Da cosa nasce allora la differenza, cui abbiamo assistito in questi giorni, tra Gran Bretagna e Italia? Probabilmente dal fatto che la prima è una nazione orgogliosa della propria storia, che continua a concepirsi come una realtà unitaria e solidale, mentre la seconda è invece una realtà politico-territoriale sempre più frammentata al suo interno e che sembra aver rinunciato ad avere un futuro che possa essere condiviso da tutti i suoi cittadini.
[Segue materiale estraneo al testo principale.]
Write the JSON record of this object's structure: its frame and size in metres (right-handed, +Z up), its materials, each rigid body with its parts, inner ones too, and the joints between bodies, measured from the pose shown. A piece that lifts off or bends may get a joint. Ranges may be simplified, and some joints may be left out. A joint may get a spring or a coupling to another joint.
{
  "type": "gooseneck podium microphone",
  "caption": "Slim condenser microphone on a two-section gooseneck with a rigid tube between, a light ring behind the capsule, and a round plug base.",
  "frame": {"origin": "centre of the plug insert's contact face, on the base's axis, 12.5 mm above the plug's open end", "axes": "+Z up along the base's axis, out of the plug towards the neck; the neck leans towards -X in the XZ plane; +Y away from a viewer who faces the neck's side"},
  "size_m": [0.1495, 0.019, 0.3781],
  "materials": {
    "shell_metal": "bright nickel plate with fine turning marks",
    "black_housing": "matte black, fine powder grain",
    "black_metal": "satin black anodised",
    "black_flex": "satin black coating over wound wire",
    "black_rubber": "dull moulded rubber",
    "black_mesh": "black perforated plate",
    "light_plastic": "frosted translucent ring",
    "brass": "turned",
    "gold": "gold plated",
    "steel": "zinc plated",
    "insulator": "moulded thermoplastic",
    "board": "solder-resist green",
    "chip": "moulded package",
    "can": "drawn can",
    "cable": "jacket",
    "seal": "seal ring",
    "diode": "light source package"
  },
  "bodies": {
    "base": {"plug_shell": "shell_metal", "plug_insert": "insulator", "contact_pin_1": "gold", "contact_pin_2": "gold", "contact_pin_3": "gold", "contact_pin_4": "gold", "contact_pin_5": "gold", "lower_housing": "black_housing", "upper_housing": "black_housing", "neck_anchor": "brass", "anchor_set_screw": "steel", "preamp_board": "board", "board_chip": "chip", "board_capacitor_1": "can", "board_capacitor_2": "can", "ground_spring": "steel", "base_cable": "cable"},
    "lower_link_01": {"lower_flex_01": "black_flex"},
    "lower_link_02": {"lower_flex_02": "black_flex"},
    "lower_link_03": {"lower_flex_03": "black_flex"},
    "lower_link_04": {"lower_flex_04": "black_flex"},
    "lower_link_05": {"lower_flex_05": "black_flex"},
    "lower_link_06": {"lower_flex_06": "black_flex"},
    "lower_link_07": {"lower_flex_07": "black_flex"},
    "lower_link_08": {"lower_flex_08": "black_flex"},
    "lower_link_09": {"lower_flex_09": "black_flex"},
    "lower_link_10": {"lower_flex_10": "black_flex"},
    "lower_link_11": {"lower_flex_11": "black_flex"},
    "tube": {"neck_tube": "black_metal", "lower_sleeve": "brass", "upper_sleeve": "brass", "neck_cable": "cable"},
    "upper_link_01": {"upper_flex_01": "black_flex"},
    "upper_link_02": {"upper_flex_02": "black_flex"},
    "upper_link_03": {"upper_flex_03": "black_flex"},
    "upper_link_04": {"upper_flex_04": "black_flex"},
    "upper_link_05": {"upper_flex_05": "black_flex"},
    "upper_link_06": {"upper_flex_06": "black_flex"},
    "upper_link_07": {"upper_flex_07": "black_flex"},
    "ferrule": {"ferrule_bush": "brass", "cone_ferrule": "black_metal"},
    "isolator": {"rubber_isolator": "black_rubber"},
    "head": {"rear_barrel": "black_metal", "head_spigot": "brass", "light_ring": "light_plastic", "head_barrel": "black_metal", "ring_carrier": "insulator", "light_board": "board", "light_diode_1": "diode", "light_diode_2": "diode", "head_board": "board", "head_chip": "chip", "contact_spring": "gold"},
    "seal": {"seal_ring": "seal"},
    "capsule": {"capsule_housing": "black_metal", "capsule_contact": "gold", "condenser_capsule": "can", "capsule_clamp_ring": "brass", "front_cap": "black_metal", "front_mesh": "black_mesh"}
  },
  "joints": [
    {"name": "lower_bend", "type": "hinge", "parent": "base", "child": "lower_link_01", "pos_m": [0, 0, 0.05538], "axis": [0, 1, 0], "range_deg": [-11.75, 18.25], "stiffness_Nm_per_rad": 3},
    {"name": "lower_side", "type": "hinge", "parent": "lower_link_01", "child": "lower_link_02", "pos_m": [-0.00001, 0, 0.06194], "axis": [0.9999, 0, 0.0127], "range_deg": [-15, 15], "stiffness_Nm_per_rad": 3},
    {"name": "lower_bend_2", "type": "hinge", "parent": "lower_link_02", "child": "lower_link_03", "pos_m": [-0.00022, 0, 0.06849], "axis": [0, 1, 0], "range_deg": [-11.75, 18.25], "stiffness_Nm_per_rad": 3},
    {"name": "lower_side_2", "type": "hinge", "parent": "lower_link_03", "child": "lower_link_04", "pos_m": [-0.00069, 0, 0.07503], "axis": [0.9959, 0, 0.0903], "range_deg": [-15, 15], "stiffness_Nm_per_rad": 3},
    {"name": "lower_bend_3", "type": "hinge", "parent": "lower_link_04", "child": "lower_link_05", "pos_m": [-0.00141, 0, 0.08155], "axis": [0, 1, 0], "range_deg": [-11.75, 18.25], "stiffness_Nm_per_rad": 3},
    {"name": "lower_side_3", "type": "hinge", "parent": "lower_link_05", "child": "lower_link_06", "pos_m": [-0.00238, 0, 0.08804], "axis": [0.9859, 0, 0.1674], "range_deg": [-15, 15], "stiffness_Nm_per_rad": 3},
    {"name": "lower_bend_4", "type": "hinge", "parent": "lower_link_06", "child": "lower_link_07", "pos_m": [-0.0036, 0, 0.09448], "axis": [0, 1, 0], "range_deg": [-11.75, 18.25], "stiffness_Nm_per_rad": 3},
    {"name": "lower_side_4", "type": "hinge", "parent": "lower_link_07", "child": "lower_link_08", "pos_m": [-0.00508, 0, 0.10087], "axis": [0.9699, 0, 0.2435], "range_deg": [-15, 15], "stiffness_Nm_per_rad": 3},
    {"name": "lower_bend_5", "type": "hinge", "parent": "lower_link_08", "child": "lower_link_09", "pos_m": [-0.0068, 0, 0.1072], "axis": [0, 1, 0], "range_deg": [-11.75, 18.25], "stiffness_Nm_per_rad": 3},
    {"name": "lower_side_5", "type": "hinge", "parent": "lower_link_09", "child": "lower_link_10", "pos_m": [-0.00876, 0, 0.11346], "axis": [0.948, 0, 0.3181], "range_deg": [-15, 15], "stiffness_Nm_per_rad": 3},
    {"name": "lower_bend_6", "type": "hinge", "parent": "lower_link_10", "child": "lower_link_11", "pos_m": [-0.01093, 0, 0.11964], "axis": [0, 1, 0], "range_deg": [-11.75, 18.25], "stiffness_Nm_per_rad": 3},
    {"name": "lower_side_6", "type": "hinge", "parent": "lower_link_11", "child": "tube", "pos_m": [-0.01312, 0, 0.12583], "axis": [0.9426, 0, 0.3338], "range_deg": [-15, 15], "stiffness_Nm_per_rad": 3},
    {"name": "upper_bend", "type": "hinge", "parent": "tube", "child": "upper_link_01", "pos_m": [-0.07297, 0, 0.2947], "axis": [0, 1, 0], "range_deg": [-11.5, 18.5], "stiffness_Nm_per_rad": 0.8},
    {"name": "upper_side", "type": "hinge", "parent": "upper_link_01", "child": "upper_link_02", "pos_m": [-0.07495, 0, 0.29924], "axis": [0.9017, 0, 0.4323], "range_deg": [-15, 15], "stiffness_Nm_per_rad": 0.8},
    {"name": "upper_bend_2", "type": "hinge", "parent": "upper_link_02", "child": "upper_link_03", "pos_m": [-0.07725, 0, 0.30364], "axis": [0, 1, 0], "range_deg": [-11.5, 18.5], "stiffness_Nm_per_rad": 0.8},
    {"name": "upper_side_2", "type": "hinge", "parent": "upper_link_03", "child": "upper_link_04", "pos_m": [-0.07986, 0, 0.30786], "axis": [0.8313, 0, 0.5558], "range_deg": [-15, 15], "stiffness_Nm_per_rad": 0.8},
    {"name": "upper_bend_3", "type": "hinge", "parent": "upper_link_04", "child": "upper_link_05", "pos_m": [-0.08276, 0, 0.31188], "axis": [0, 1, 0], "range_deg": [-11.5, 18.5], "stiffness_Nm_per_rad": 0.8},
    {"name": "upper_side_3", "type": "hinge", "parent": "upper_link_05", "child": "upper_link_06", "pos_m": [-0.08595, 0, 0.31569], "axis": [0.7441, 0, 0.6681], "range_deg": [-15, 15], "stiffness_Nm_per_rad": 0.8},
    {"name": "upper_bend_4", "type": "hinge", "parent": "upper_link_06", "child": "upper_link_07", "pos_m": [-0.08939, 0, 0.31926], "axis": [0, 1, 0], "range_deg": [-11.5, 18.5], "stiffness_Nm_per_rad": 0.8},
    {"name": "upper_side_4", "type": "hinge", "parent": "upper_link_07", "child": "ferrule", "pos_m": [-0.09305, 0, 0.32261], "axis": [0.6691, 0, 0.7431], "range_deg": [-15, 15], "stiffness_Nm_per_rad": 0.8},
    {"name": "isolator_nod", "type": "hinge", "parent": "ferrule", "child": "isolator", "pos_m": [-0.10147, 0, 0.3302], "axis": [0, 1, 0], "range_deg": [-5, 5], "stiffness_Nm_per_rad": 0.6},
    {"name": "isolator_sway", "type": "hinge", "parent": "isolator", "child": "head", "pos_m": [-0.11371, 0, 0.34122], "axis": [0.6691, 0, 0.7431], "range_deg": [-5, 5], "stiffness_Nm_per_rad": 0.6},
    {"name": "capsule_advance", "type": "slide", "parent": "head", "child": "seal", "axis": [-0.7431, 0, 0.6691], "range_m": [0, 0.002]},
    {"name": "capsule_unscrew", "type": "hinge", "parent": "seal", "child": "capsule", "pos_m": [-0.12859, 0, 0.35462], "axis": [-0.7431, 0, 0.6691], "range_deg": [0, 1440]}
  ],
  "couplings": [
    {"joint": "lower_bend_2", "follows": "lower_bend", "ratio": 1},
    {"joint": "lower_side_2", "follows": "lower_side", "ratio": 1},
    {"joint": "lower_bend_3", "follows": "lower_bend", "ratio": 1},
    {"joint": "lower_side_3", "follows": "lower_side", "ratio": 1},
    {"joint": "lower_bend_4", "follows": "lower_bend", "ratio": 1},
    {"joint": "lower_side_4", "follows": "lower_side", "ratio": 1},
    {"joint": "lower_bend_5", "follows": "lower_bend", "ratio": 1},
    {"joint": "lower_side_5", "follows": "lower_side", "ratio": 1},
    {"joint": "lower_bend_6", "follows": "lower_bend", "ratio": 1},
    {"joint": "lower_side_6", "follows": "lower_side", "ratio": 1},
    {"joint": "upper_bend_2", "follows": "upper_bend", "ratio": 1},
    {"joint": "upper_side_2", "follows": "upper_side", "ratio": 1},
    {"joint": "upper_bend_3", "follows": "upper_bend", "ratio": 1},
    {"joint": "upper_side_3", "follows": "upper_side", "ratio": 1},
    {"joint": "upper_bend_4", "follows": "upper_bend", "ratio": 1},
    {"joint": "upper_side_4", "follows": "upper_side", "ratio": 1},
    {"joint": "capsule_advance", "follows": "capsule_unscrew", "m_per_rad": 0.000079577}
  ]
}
Al di là delle divisioni politico-ideologiche che l’attraversano, la Gran Bretagna sembra avere una classe dirigente ispirata da valori comuni, i cui membri non si limitano a perseguire i propri interessi particolari. I gruppi dirigenti dell’Italia, al contrario, sono affetti da un atavico individualismo e dalla mancanza di una visione autenticamente nazionale. La sua classe intellettuale sembra compiacersi da sempre di essere anti-italiana. Quanto al suo ceto politico, da sempre rissoso al limite dell’inconcludenza, non sempre aver dinnanzi a sé altro orizzonte che la spicciola convenienza elettorale.
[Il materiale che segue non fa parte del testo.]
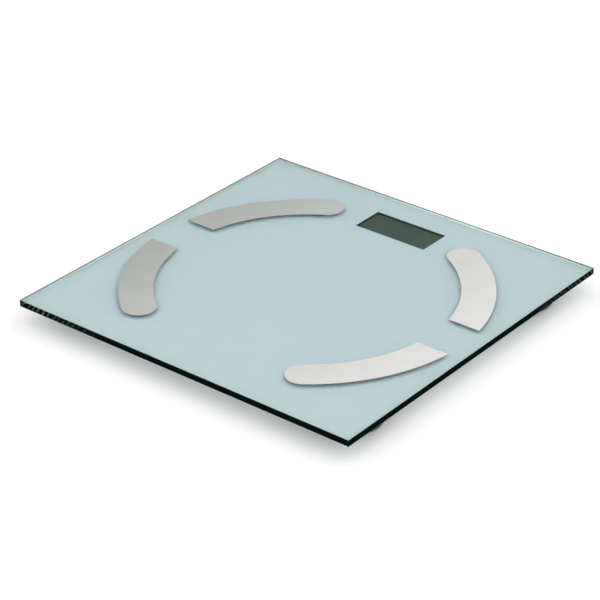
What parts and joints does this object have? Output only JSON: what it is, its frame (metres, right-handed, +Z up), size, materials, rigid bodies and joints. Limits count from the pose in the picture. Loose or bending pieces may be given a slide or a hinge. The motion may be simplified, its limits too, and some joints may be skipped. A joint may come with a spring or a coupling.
{
  "type": "digital bathroom scale",
  "caption": "Square glass bathroom scale on weighing feet, with curved steel electrodes on top and a display and battery module under the back edge.",
  "frame": {"origin": "on the floor, under the middle of the square platform", "axes": "+Z up, +Y towards the edge with the display, +X to the right for a person who stands on the scale and faces the display"},
  "size_m": [0.3, 0.3, 0.0206],
  "materials": {
    "platform_glass": "clear tempered float glass, polished, with dark green edges",
    "back_ink": "pale aqua ink printed on the back of the glass",
    "electrode_steel": "fine matt stainless sheet",
    "adhesive_film": "thin white adhesive film",
    "plated_steel": "zinc-plated steel",
    "nylon": "natural moulded nylon",
    "tinned_brass": "tinned brass, dull",
    "foam_tape": "white closed-cell foam tape",
    "silicone": "white silicone sealant",
    "foot_plastic": "fine-textured charcoal ABS",
    "foot_rubber": "black rubber, matt",
    "cell_steel": "stamped alloy steel, nickel-plated",
    "lead_insulation": "soft PVC insulation: red, black and white cores",
    "module_plastic": "fine-textured charcoal ABS",
    "display_glass": "liquid crystal glass with a grey-green polariser",
    "reflector_film": "matt metallised reflector film",
    "conductive_rubber": "layered conductive silicone strip",
    "board_laminate": "green solder mask on glass-fibre laminate",
    "black_resin": "glossy black resin",
    "component_bodies": "ceramic, metal-canned and moulded electronic parts",
    "button_plastic": "grey moulded plastic",
    "battery_sleeve": "shrunk plastic sleeve on a steel can",
    "spring_steel": "nickel-plated spring steel"
  },
  "bodies": {
    "platform": {"electrode_front_left": "electrode_steel", "electrode_front_right": "electrode_steel", "electrode_back_left": "electrode_steel", "electrode_back_right": "electrode_steel", "electrode_lead_front_left": "lead_insulation", "electrode_lead_front_right": "lead_insulation", "electrode_lead_back_left": "lead_insulation", "electrode_lead_back_right": "lead_insulation", "foot_housing_front_left": "foot_plastic", "foot_housing_front_right": "foot_plastic", "foot_housing_back_left": "foot_plastic", "foot_housing_back_right": "foot_plastic", "load_cell_front_left": "cell_steel", "load_cell_front_right": "cell_steel", "load_cell_back_left": "cell_steel", "load_cell_back_right": "cell_steel", "cell_lead_front_left": "lead_insulation", "cell_lead_front_right": "lead_insulation", "cell_lead_back_left": "lead_insulation", "cell_lead_back_right": "lead_insulation", "glass_platform": "platform_glass", "back_print": "back_ink", "electrode_films": "adhesive_film", "contact_studs": "plated_steel", "stud_bushes": "nylon", "ring_terminals": "tinned_brass", "stud_nuts": "plated_steel", "foot_tapes": "foam_tape", "gauge_sealant": "silicone", "lead_clips": "nylon", "module_tape": "foam_tape", "module_housing": "module_plastic", "base_cover": "module_plastic", "cover_screws": "plated_steel", "lcd_front_glass": "display_glass", "lcd_rear_glass": "display_glass", "lcd_reflector": "reflector_film", "lcd_frame": "nylon", "zebra_strips": "conductive_rubber", "circuit_board": "board_laminate", "board_screws": "plated_steel", "chip_seal": "black_resin", "board_components": "component_bodies", "tact_switch": "module_plastic", "battery_cells": "battery_sleeve", "battery_springs": "spring_steel", "contact_plates": "spring_steel", "battery_leads": "lead_insulation"},
    "front_left_foot": {"foot_cap_front_left": "foot_plastic", "foot_pad_front_left": "foot_rubber"},
    "front_right_foot": {"foot_cap_front_right": "foot_plastic", "foot_pad_front_right": "foot_rubber"},
    "back_left_foot": {"foot_cap_back_left": "foot_plastic", "foot_pad_back_left": "foot_rubber"},
    "back_right_foot": {"foot_cap_back_right": "foot_plastic", "foot_pad_back_right": "foot_rubber"},
    "unit_key": {"unit_button": "button_plastic", "switch_plunger": "nylon"},
    "battery_hatch": {"battery_door": "module_plastic"}
  },
  "joints": [
    {"name": "front_left_foot_press", "type": "slide", "parent": "platform", "child": "front_left_foot", "axis": [0, 0, 1], "range_m": [0, 0.0006], "stiffness_N_per_m": 1000000, "deforming": ["load_cell_front_left"]},
    {"name": "front_right_foot_press", "type": "slide", "parent": "platform", "child": "front_right_foot", "axis": [0, 0, 1], "range_m": [0, 0.0006], "stiffness_N_per_m": 1000000, "deforming": ["load_cell_front_right"]},
    {"name": "back_left_foot_press", "type": "slide", "parent": "platform", "child": "back_left_foot", "axis": [0, 0, 1], "range_m": [0, 0.0006], "stiffness_N_per_m": 1000000, "deforming": ["load_cell_back_left"]},
    {"name": "back_right_foot_press", "type": "slide", "parent": "platform", "child": "back_right_foot", "axis": [0, 0, 1], "range_m": [0, 0.0006], "stiffness_N_per_m": 1000000, "deforming": ["load_cell_back_right"]},
    {"name": "unit_button_press", "type": "slide", "parent": "platform", "child": "unit_key", "axis": [0, 0, 1], "range_m": [0, 0.0004], "stiffness_N_per_m": 4000},
    {"name": "battery_door_slide", "type": "slide", "parent": "platform", "child": "battery_hatch", "axis": [0, -1, 0], "range_m": [0, 0.028]}
  ]
}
Quanti nei giorni passati – a destra come a sinistra – hanno criticato Napolitano per la sua scelta di non rinunciare del tutto ai festeggiamenti per la Repubblica non l’hanno fatto, a ben vedere, per nobili ragioni ideali o perché mossi da una sacra indignazione, ma per spregio nei confronti dell’Italia centralista (gli alfieri dell’indipendentismo padano), per retorica antimilitarista (la sinistra radicale), per mettersi in concorrenza col populismo antipolitico e anticasta di Grillo (Di Pietro), per storica mancanza di senso dello Stato (un certo mondo cattolico incline al terzomondismo e al pauperismo).
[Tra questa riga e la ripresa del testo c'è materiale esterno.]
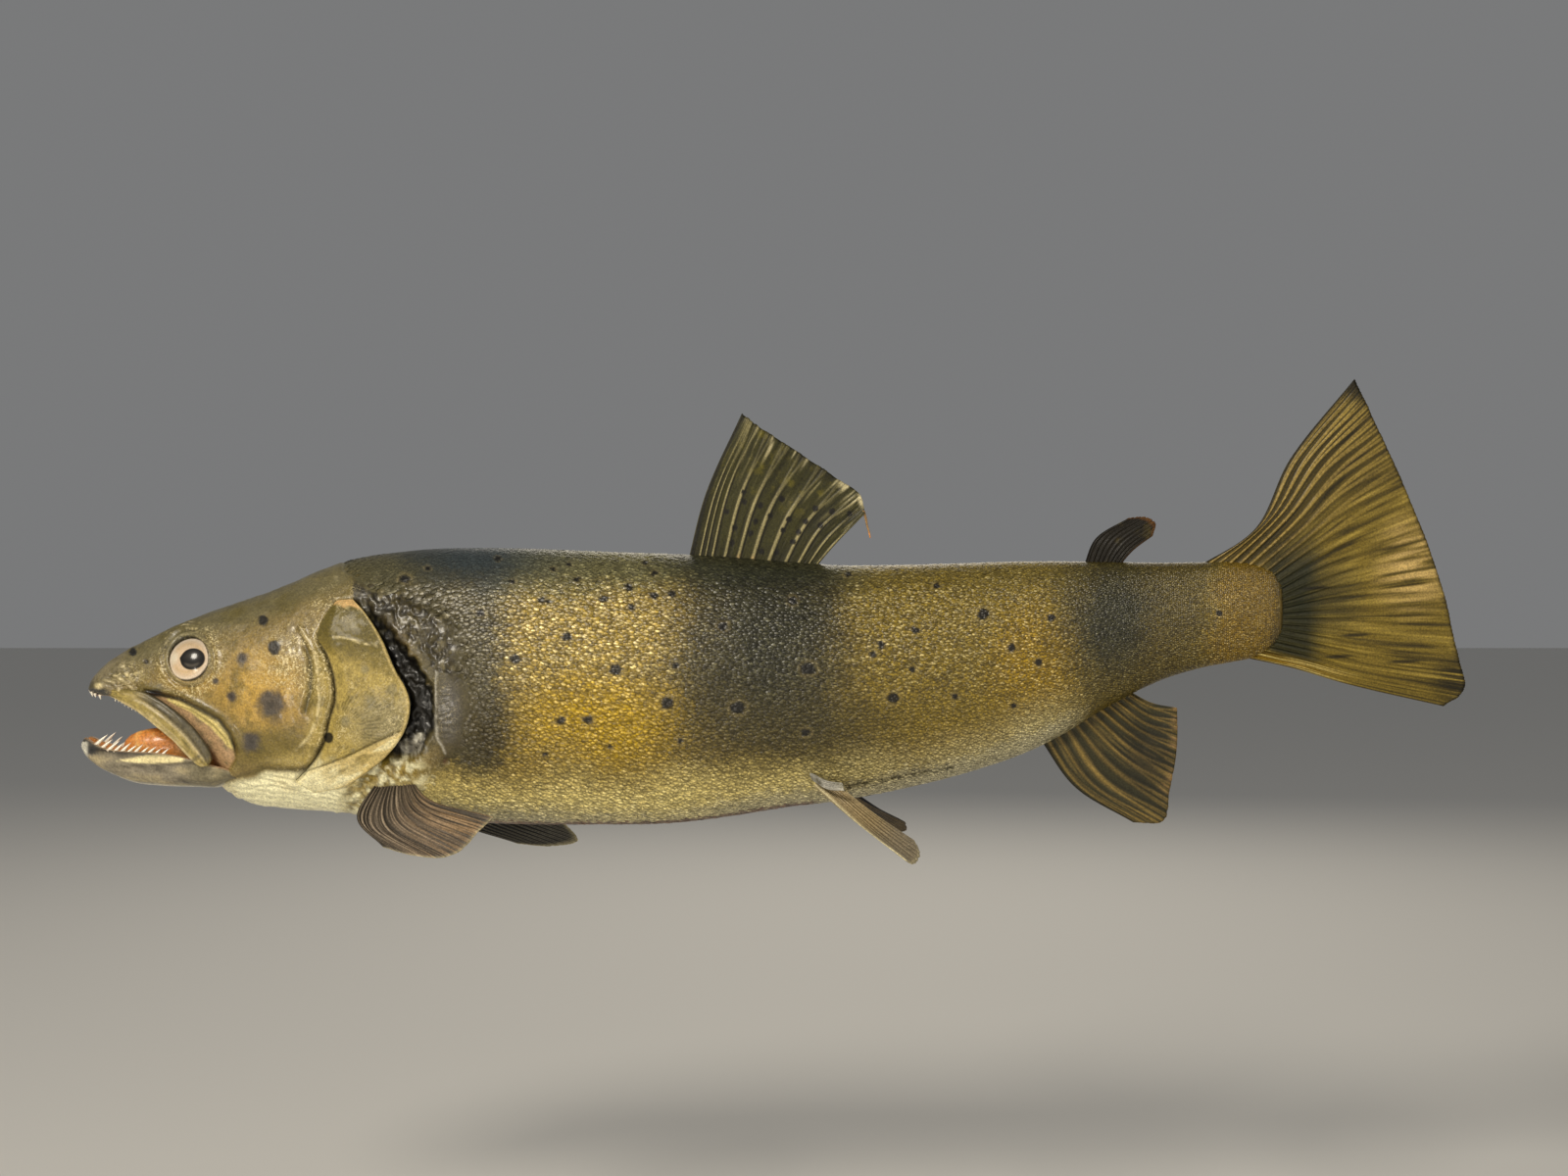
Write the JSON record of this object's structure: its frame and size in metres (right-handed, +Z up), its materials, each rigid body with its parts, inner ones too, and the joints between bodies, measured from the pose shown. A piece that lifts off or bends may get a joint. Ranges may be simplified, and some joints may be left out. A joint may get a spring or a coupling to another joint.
{
  "type": "mounted trophy trout",
  "caption": "Life-size full-body mount of a large male brown trout with an open hooked jaw, on a hidden wooden hanging block for a wall.",
  "frame": {"origin": "middle of the hanging block's wall face", "axes": "+X from the snout to the tail along the wall, +Y into the wall, +Z up; the fish's left side faces -Y"},
  "size_m": [0.6972, 0.1084, 0.2425],
  "materials": {
    "head_skin": "dried fish skin, painted and varnished",
    "body_skin": "dried scaled fish skin, painted and varnished",
    "throat_skin": "dried pale skin, varnished",
    "jaw_skin": "skin over bone, painted and varnished",
    "gill_cover": "thin bony plate under painted, varnished skin",
    "fin": "dried fin rays and membrane, painted and varnished",
    "tongue": "modelled and painted mouth lining, glossy",
    "eye": "glass taxidermy eye, painted at the back",
    "block": "sawn pine, bare",
    "strip": "zinc-plated pressed steel"
  },
  "bodies": {
    "root": {"head": "head_skin", "throat": "throat_skin", "trunk_front": "body_skin", "trunk_middle": "body_skin", "trunk_rear": "body_skin", "tail_stalk": "body_skin", "gill_cover_left": "gill_cover", "gill_cover_right": "gill_cover", "lower_jaw": "jaw_skin", "upper_jaw_left": "jaw_skin", "upper_jaw_right": "jaw_skin", "tongue": "tongue", "eye_left": "eye", "eye_right": "eye", "dorsal_fin": "fin", "adipose_fin": "fin", "caudal_fin": "fin", "anal_fin": "fin", "pectoral_fin_left": "fin", "pectoral_fin_right": "fin", "pelvic_fin_left": "fin", "pelvic_fin_right": "fin", "pelvic_scale_left": "fin", "pelvic_scale_right": "fin", "hanging_block": "block", "hanger_strip": "strip"}
  },
  "joints": []
}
Le polemiche sul 2 giugno hanno insomma confermato, da un lato, la storica debolezza dell’Italia dal punto di vista politico-istituzionale, dall’altro la sua drammatica necessità di fattori coesivi e di occasioni, anche di tipo simbolico e celebrativo, nelle quali agli italiani sia consentito di considerasi membri di una stessa comunità civile e di condividere valori e speranze.